Naturally, where else would our search begin if not within our own society and environment? In the world we live in today, the most obvious source to ‘educate’ us on companionship or love is of course the movies. Just turn on any movie and invariably you will find the element of love present within it; no matter how brief (e.g. Faramir and Éowyn in LOTR: Return of the King) or unnecessary (e.g. Aragorn and Éowyn in LOTR: The Two Towers) it was. Although occasionally they do get their portrayal of it right (e.g. 500 Days of Summer, kan Ijat? :P ), the rest of the time I disagree with the ‘version’ that is being screened.

And I’ll tell you why.

The major flaw that I find in their displays is that they only portray a relationship prior to marriage and almost none of it after the “I do”s. Typically, a movie would revolve around the following sequence:

Boy meets girl.

Boy falls for girl.

Boy tries to win girl.

Boy eventually succeeds.

Boy and girl live happily ever after.

 

 

 

Oh and lets put in a wedding scene at the very end for completion’s sake.

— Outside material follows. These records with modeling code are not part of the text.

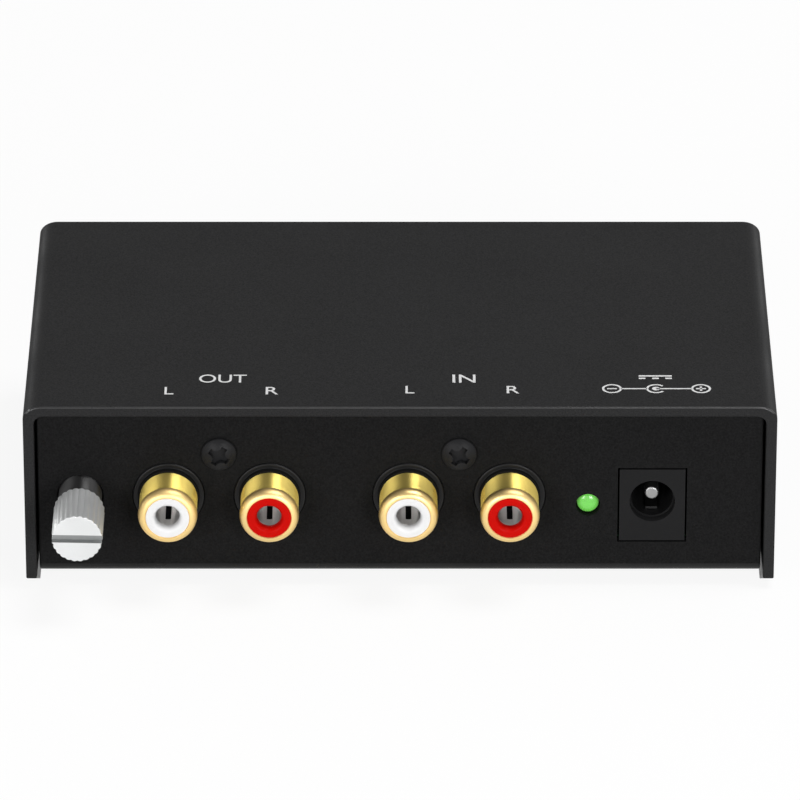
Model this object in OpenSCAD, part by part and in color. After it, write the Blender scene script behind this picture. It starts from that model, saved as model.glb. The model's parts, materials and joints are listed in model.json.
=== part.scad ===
// Two-channel phono preamplifier in a folded sheet-metal case.
// The origin is on the surface it stands on, under the middle of the overall box.
// X runs to the right seen from the front, Y from the front panel to the back, Z up.
// A phrase such as "proud" or "reach" is a distance in front of the front panel's face.

/* [Cover] */
// Outside width of the cover
cover_w = 104; // [102:1:130]
// Depth of the cover, front edge to back edge
cover_d = 60; // [50:1:90]
// Height of the cover from its lower edge to its top
cover_h = 26.7; // [25.5:0.1:34]
// Thickness of the cover's sheet
cover_t = 1.5; // [1:0.1:1.8]
// Outside radius of the cover's two bends
cover_bend_r = 2.6; // [2.2:0.1:5]
// Rounding of the cut edges of both sheets
edge_r = 0.3; // [0.1:0.05:0.45]
// Rounding of the cover's lower corners
leg_corner_r = 0.45; // [0.2:0.05:0.7]
// Rounding along the cover's lower edges
leg_end_r = 0.4; // [0.2:0.05:0.45]

/* [Tray] */
// Thickness of the tray's sheet
tray_t = 1.2; // [0.8:0.1:1.5]
// Outside radius of the tray's bends
tray_bend_r = 1.8; // [1.6:0.1:3]
// How far the tray's underside is above the cover's lower edge
tray_rise = 0.4; // [0:0.1:1]
// Gap between the tray and the inside of the cover
tray_gap = 0.36; // [0.2:0.02:0.8]
// How far the front and back panels sit inside the cover's edges
panel_inset = 0.9; // [0.5:0.1:3]
// Distance from a panel's inner face to the end of a side flange
flange_inset = 13; // [12.5:0.5:15]
// Reach of the side flanges above the cover screws' axes
flange_over = 3.9; // [2.5:0.1:6]
// Width of the relief slot at each end of a side flange
relief_w = 0.8; // [0.5:0.1:1.5]

/* [Fasteners] */
// Diameter of the machine screws that hold the cover and the board
screw_d = 3; // [2.5:0.1:3.4]
// Head diameter of the countersunk cover screws
cover_screw_head_d = 5.6; // [5:0.1:6.2]
// Head depth of the countersunk cover screws
cover_screw_head_h = 1.3; // [1:0.05:1.4]
// Length of a cover screw, head included
cover_screw_len = 5; // [4:0.5:7]
// Height of the cover screws' axes above the board
cover_screw_rise = 2.4; // [2.2:0.1:5]
// Distance of a cover screw from the end of its flange
cover_screw_inset = 4; // [3.5:0.5:6]
// Clearance around a head in its countersink
head_gap = 0.08; // [0.05:0.01:0.2]
// How deep a cover screw's head lies below the cover's face
head_sink = 0.1; // [0.05:0.05:0.2]
// Radial clearance of a screw in a plain hole
screw_gap = 0.16; // [0.1:0.02:0.2]
// Depth of the cross recesses
recess_depth = 0.85; // [0.6:0.05:0.95]
// Head diameter of the board screws
board_screw_head_d = 5.5; // [5:0.1:6]
// Head height of the board screws
board_screw_head_h = 1.8; // [1.2:0.1:2.4]
// Height of the rubber feet
foot_h = 2; // [1.5:0.1:5]
// Diameter of the rubber feet
foot_d = 9; // [6:0.5:12]
// Distance from a foot's centre to the cover's side
foot_inset_x = 14; // [13:0.5:20]
// Distance from a foot's centre to the cover's front or back edge
foot_inset_y = 12; // [11:0.5:16]

/* [Board] */
// Thickness of the circuit board
board_t = 1.6; // [1:0.1:2]
// Height of the spacers under the board
spacer_h = 2.4; // [2.2:0.1:4]
// Width of the hexagonal spacers across flats
spacer_af = 5; // [4.5:0.1:6]
// Gap between the board's edges and the tray's flanges and panels
board_gap = 0.6; // [0.3:0.1:1.5]
// Distance from a board screw to the board's side edge
board_screw_inset = 4.2; // [3.5:0.1:6]
// Distance from the front panel's inner face to the front board screws
board_screw_front = 23; // [22:0.5:26]
// How far component leads pass through the board
lead_proud = 1.2; // [0.8:0.1:1.5]
// Diameter of the round component leads
lead_d = 0.6; // [0.4:0.05:0.8]
// Radial clearance of a lead in its hole
lead_gap = 0.15; // [0.05:0.05:0.2]

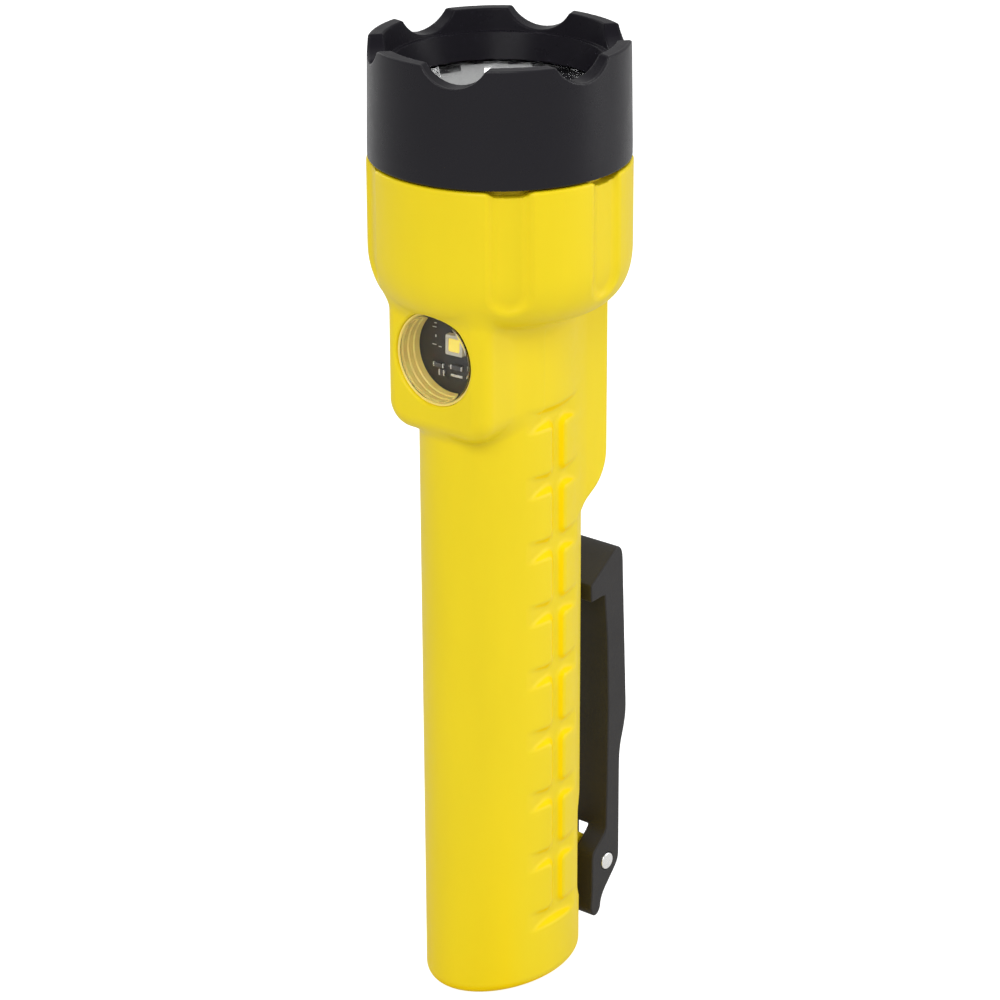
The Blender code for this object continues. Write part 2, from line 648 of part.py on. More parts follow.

In contrast, married life is only ever tackled in sitcoms; where every episode and problem is resolved within 30 minutes. Just try comparing the enormous sacrifices of Jack and Rose for one another (Titanic), or how the love between two people could lead to a war (Troy) to that of any of the so-called married couples in Desperate Housewives and you’ll get what I mean. A marriage in today’s definition, is unequivocally, a drag.

This perception of marriage has two negative consequences:

No. 1) Newlyweds are less prepared for the responsibilities and challenges that go with a marriage

Like the movies, many take marriage to be the end of the journey and imagine that life will be simply ‘happily ever after’ after that. However, this is never the case and unless the realisation that marriage requires effort, compromises and sacrifices to work out, even a small disagreement can escalate into a serious problem. This is reflected in the statistics recorded by the Lembaga Penduduk dan Pembangunan Keluarga Negara (LPPKN) which shows that out of 166, 973 divorces that (unfortunately) happened last year, those under 29 years old accounted for 11.6% of it.

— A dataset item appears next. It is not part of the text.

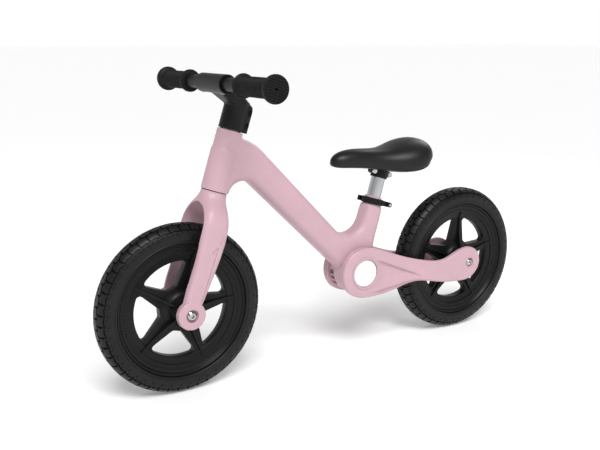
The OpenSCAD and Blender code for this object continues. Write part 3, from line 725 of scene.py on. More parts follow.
class BIKE_OT_frame(BikeOperator):
    """Casts the main frame: head tube, down tube, seat tube and hub drum in one skin"""

    bl_idname = "bike.frame_casting"
    bl_label = "Frame casting"

    def build(self):
        s = sizes()
        hub = (s.hub_x, s.hub_z)
        head, seat = self.along(s.foot_x, s.foot_z, s.head_angle), self.along(*hub, s.seat_angle)

        # Down tube: two edges that spread from the hub to the head tube
        meet = head(-8, s.head_top - 20)
        run = Vector(meet) - Vector(hub)
        middle = math.degrees(math.atan2(run.y, run.x))
        spread = math.degrees(math.asin(5 / run.length))
        up = Vector((-math.sin(math.radians(middle)), math.cos(math.radians(middle)))) * 23
        high, low = Vector(hub) + up, Vector(hub) - up
        back_edge, front_edge = 180 - s.head_angle, 180 - s.seat_angle
        outline = [
            (low, 0),
            (crossing(low, middle - spread, head(-22, 0), back_edge), s.throat_radius),
            (head(-22, s.seam - 8), 0),
            (head(6, s.seam - 8), 0),
            (head(6, s.head_top - 3), 0),
            (head(-14, s.head_top - 7), 0),
            (
                crossing(high, middle + spread, head(0, s.head_top - 7), back_edge + 90),
                s.shoulder_radius,
            ),
            (crossing(high, middle + spread, seat(18.3, 0), front_edge), s.valley_radius),
            (seat(18.3, 112), 0),
            (seat(17.0, 127), 0),
            (seat(-17.0, 127), 0),
            (seat(-18.3, 112), 0),
            (seat(-18.6, 62), 150),
            (seat(-27, 4), 0),
            (seat(-14, -12), 0),
        ]
        body = slab(
            "frame_casting", filleted(outline), -s.tube_half, s.tube_half, s.tube_round, 6
        )

        def tube(name, radius, line, start, end, sides=96):
            return rod(name, radius, self.flat(line(0, start)), self.flat(line(0, end)), sides)

        joined(
            body,
            tube("head_tube", 21.9, head, s.seam - 8, s.head_top + 8),
            tube("head_sleeve", 23.4, head, s.seam - 8, s.seam + 69),
            tube("seat_tube", 18.3, seat, 0, 127),
            tube("neck", 16.2, seat, 90, 152),
            rod("drum", 42.5, (hub[0], -24, hub[1]), (hub[0], 24, hub[1]), 96),
        )
        cast(body, 1.6, 7)

        # Crisp work after the casting: faced ends, flanges, bores and slots
        cuts = [
            tube("low_face", 70, head, s.seam, s.seam - 40, 48),
            tube("top_face", 70, head, s.head_top, s.head_top + 40, 48),
            tube("neck_face", 40, seat, 143, 190, 48),
        ]
        for cutter in cuts:
            combined(body, cutter, "DIFFERENCE")
        rim = [(30, 21.6), (46.4, 21.6), (47.2, 22.4), (47.2, 25.2), (46.4, 26), (30, 26)]
        for side in (-1, 1):
            flange = spun("flange", rim, 96)
            moved(flange, Matrix.Rotation(math.radians(-90 * side), 4, "X"))
            combined(body, moved(flange, Matrix.Translation((hub[0], 0, hub[1]))), "UNION")
        bore = [
            tube("head_bore", 16, head, s.seam - 20, s.head_top + 20),
            tube("low_bearing_seat", 18.03, head, s.seam - 1, s.seam + 10),
            tube("top_bearing_seat", 18.03, head, s.head_top - 9.6, s.head_top + 2),
            tube("post_bore", 13.65, seat, 24, 160),
            rod("hub_bore", 5.1, (hub[0], -60, hub[1]), (hub[0], 60, hub[1]), 48),
        ]
        for cutter in bore:
            combined(body, cutter, "DIFFERENCE")
        for turn in (2, 18, 34):
            slot = block("slot", (36, -20.5, -4.6), (52, -7.0, 4.6))
            moved(slot, Matrix.Rotation(math.radians(turn), 4, "Y"))
            moved(slot, Matrix.Translation((hub[0], 0, hub[1])))
            combined(body, slot, "DIFFERENCE")
        settled(body, row(), "frame", finish("frame_paint"), ["frame_shell"], 38)

    @staticmethod
    def along(x0, z0, angle):
        """A tube's own forward and upward measures, as row X and Z."""
        t = math.radians(angle - 90)

        def point(forward, height):
            return (
                x0 + forward * math.cos(t) + height * math.sin(t),
                z0 - forward * math.sin(t) + height * math.cos(t),
            )

        return point

    @staticmethod
    def flat(point):
        return point[0], 0, point[1]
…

No.2) There’s no longer a purpose for getting married

People no longer see the purpose of a marriage. The only difference between a married couple and a not married couple is a piece of paper, they argue. Effectively, this once noble institution which is the only legitimate way for the continuation of our species is now merely considered as a formality; and what better way to make something obsolete other than to make it a formality? Even more worrying is when people consider getting married as an opportunity to make money, for example through prenuptial agreements, nauzubillah.

Which brings us back to the original topic of our discussion: companionship.

Ultimately, all of us share this feeling and want it. However, it is my sincere opinion that going through a relationship without any actual commitments and responsibilities is superficial. Yes, you might attain some form of comfort but I dare say that true loyalty and confidence in your partner will only happen once both of you settle down. 

And mind you, that’s only the beginning. After that, the husbands have to rise up to their responsibilities of educating, protecting, providing and caring for the family and so too the wife. Regardless of how much we want it to be, marriage is not the one-step solution for happiness. However, it provides the path towards it, and more often than not, that’s what really matters.

P/S: Credit to http://rage.com.my/content/stories/going-for-the-happily-ever-after/ for ideas and statistics

P/S/S: Sorry if it felt like Éowyn-bashing up there but I couldn’t think of any other examples at the moment

P/S/S/S: When do you plan to get married?